Perhaps the greatest calumny committed against old people – and the one that most frightens the not-yet-old – is the belief that ageing causes us to leech vitality. Let's not get too Pollyanna here: most people find their energy levels changing as they age, and have to learn to pace themselves. But physical and psychic vitality, though they may be related, especially if you're fighting pain, are not the same thing. The idea that one's appetite for life automatically abates with the passing of the years is simply wrong. On the contrary, it often increases.
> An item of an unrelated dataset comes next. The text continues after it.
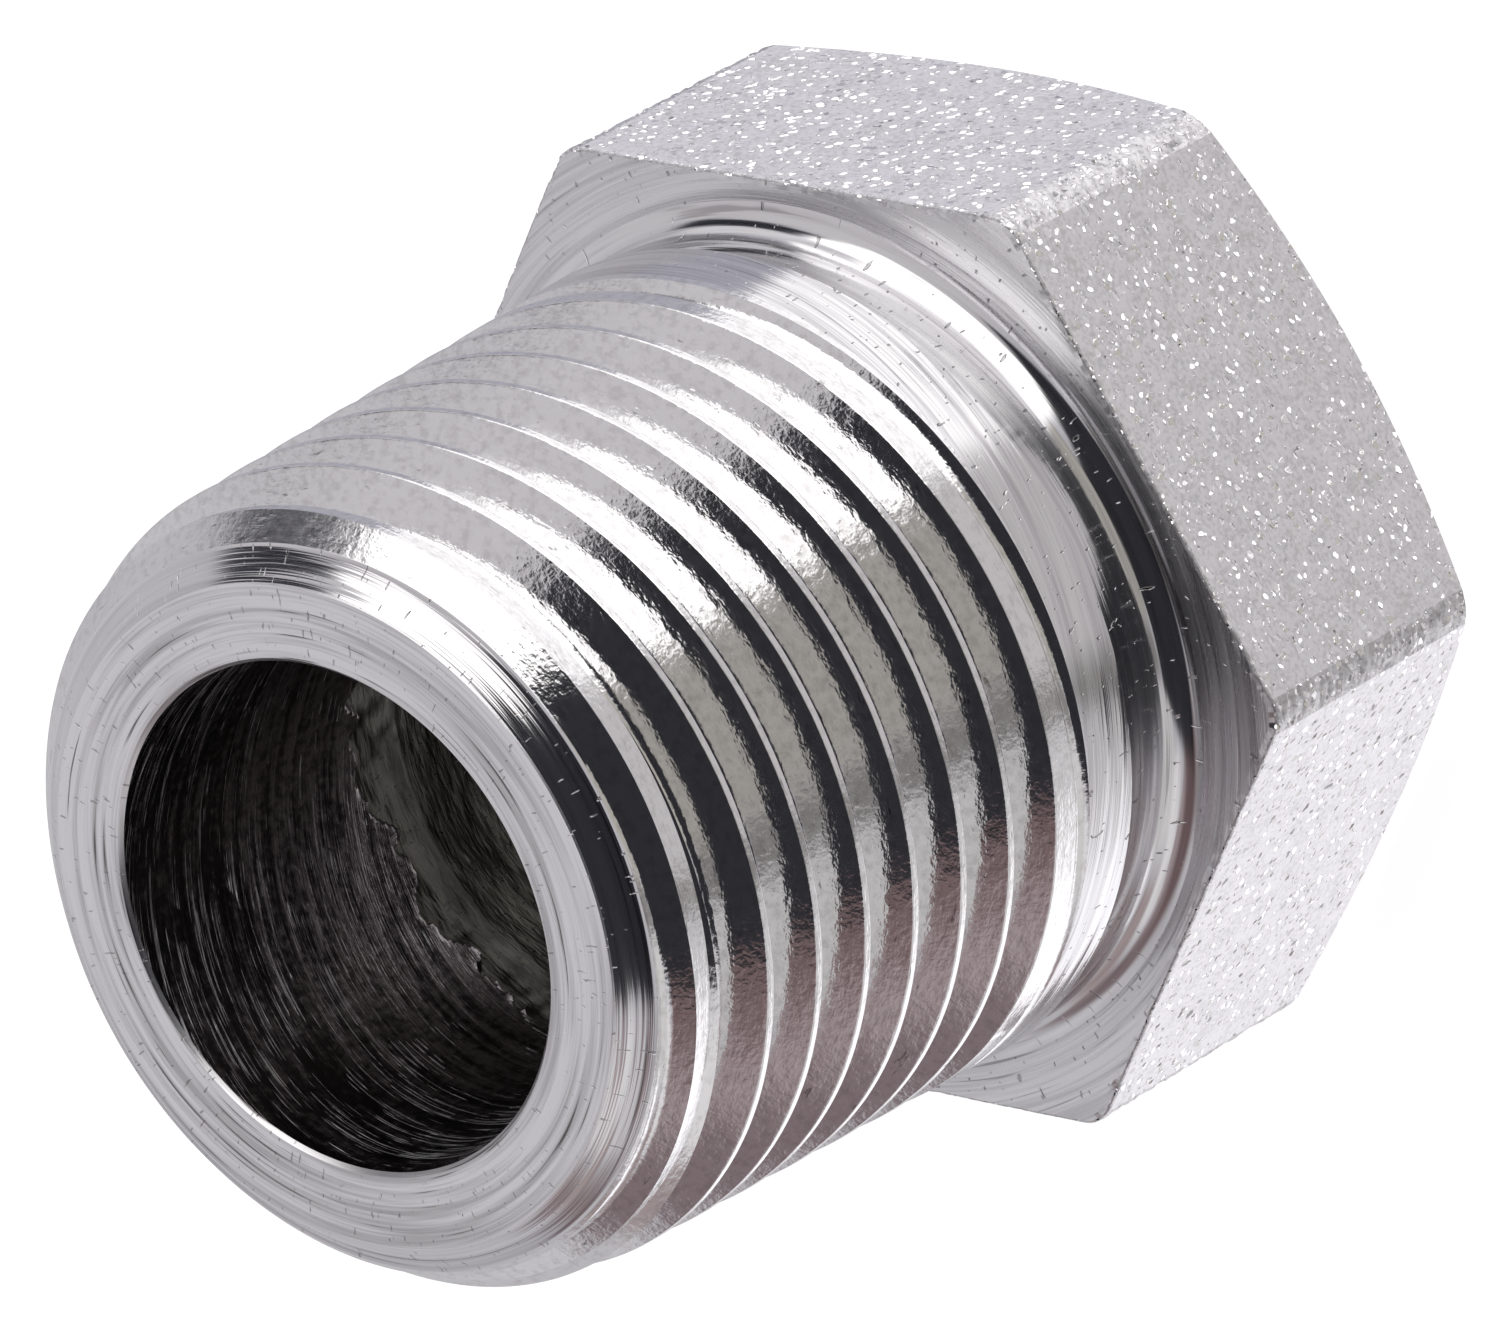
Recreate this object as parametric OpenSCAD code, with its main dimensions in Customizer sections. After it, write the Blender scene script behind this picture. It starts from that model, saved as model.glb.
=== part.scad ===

One of the most delicious accounts of how growing older can mean growing more engaged was written by Florida Scott-Maxwell, the American-born playwright, suffragette and analyst. In 1968, when she was 85, she wrote: "Age puzzles me. I thought it was a quiet time. My 70s were interesting and fairly serene, but my 80s are passionate. I grow more intense as I age. To my own surprise, I burst out with hot conviction … I must calm down. I am far too frail to indulge in moral fervour."

People can revitalise themselves at any age; we can go on learning and developing until our final breath. When a 90-year-old British woman was asked why she volunteered, she replied succinctly: "Personal growth." Perhaps this is why they call it growing old.

"Owning" the ageing process instead of fighting it makes it easier to value our older selves, and reclaim – both individually and together – a sense of the lifecycle. Without, I hope, falling back on glib mantras or slogans from the manual of positive thinking, I believe there has never been a better time to age, to challenge the narrative of decline and age-denial and to celebrate longevity.

As for those young people panicking over ageing, listen to Maggie Kuhn, fabulous founder of the campaigning group the Gray Panthers. Her 30th birthday was her worst, she recalled – when she was 85 – and her battlecry, "Learning and sex until rigor mortis", is as welcome today as ever.